1. The manuscript should explicitly discuss the limitations of assuming constant partition and diffusion coefficients in the TCAT model, especially regarding formulation effects over time.

Response: Thank you for this comment. Unfortunately, the variation of partition and diffusion coefficient over time cannot be easily obtained experimentally. In addition, all in silico models predicting skin penetration also use fixed values for the partition and diffusion coefficients, probably for the same reason. The additional level of difficulty is related to the complexity of the formulation used. For the current study, the exact composition of the formulations was unknown, which makes the measurement of the variation of partition and diffusion coefficient impossible to derive.

 

1. The authors are suggested to provide a brief justification for selecting the Peress equation for evaporation rate calculations and discuss potential alternatives.
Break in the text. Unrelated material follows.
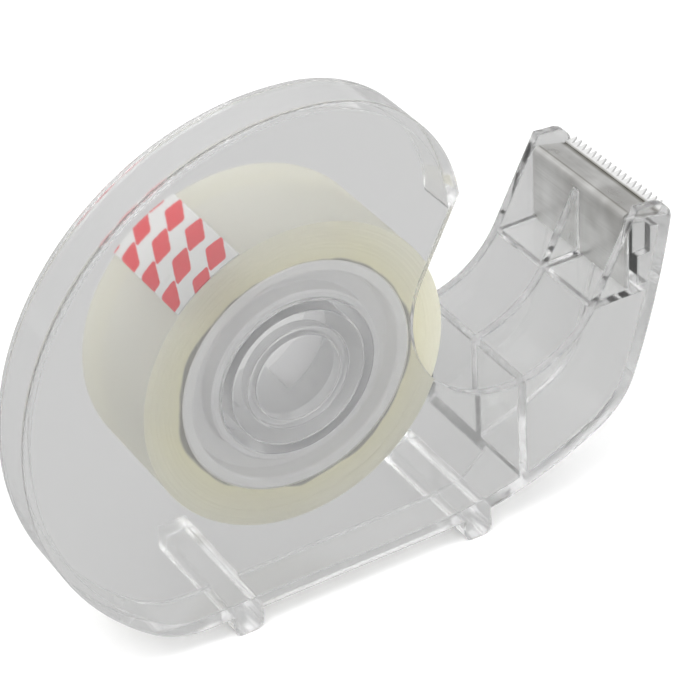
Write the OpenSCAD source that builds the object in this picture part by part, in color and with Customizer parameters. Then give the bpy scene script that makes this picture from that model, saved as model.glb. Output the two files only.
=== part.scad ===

Response: The Peress equation does not need the solvent air diffusivity value to calculate the evaporation rate and evaporation time; therefore, we chose this equation to simplify the calculations. This information has been added to lines 628-630.

The different equations are shown below.

1. The lack of statistical significance in ‘’in vitro‘’ skin absorption results between formulations should be discussed in more detail.

Response: Thank you for this suggestion. The clinical differences can be related to factors such as variability in systemic parameters such as Rbp. Such parameters do not play a role in the in vitro skin absorption. Also the application conditions in clinical settings are less practical than in vitro (individuals had to stay without moving for an entire day for the sun screen product not to be removed from the surface of the skin), this could have changed the variability as well as the skin surface area differences in the BMI range that was chosen for the clinical study. We have added a paragraph on this in lines 428– 443.

 

1. The manuscript attributes variability in clinical data to the small number of subjects. Could other factors (e.g., application technique, environmental conditions) also contribute? A brief discussion would strengthen this section.

Response: Thank you for highlighting this point. The application conditions are critical in a clinical study. Friction caused by clothing in particular can contribute to the variability of what actually remains on the body after applications. The clinical study does not specify the application conditions, just the amount applied to 75% of the body surface. We have added this information to the paragraph in lines 428– 443.

 

1. Clarify the rationale behind the classification thresholds for reliability (high, medium, low) and how these were derived.

Response: Uncertainty is a subjective assessment of how reliable the input parameters are. A formal uncertainty analysis as suggested in the WHO PBPK guidance is difficult to perform with a bottom up PBK model as the ratio of median to 95th percentile reflects a measure of variability rather than true uncertainty as could be obtained if the PBK model parameters were fitted to an observed dataset. The uncertainties of parameter that was not measured with in vitro data, were higher compared to the one measured initially by in vitro measurement. Moreover, as mentioned in the SCCS guidance of 2021, the use of estimated values in further modelling might increase uncertainties associated with a model. Based on this assumption, the uncertainty of parameters that were optimized on the ex vivo data, were increased (from low to medium).

We have added this information to the section on uncertainty – lines 371– 380.

 

1. Ensure all figures (e.g., Figure 3) are referenced and discussed in the main text.

Response: We have moved the Materials and Methods and re-labelled the Figures and Tables accordingly.

 

1. Table 1b is extensive; consider moving less critical details to supplementary materials to improve readability.

Response: Thank you for this suggestion. We have moved Table 1 to the Supplementary materials.

Author Response File: Author Response.pdf

Round 2

Reviewer 1 Report

Comments and Suggestions for Authors

The authors have addressed assigned comments at satisfactory level.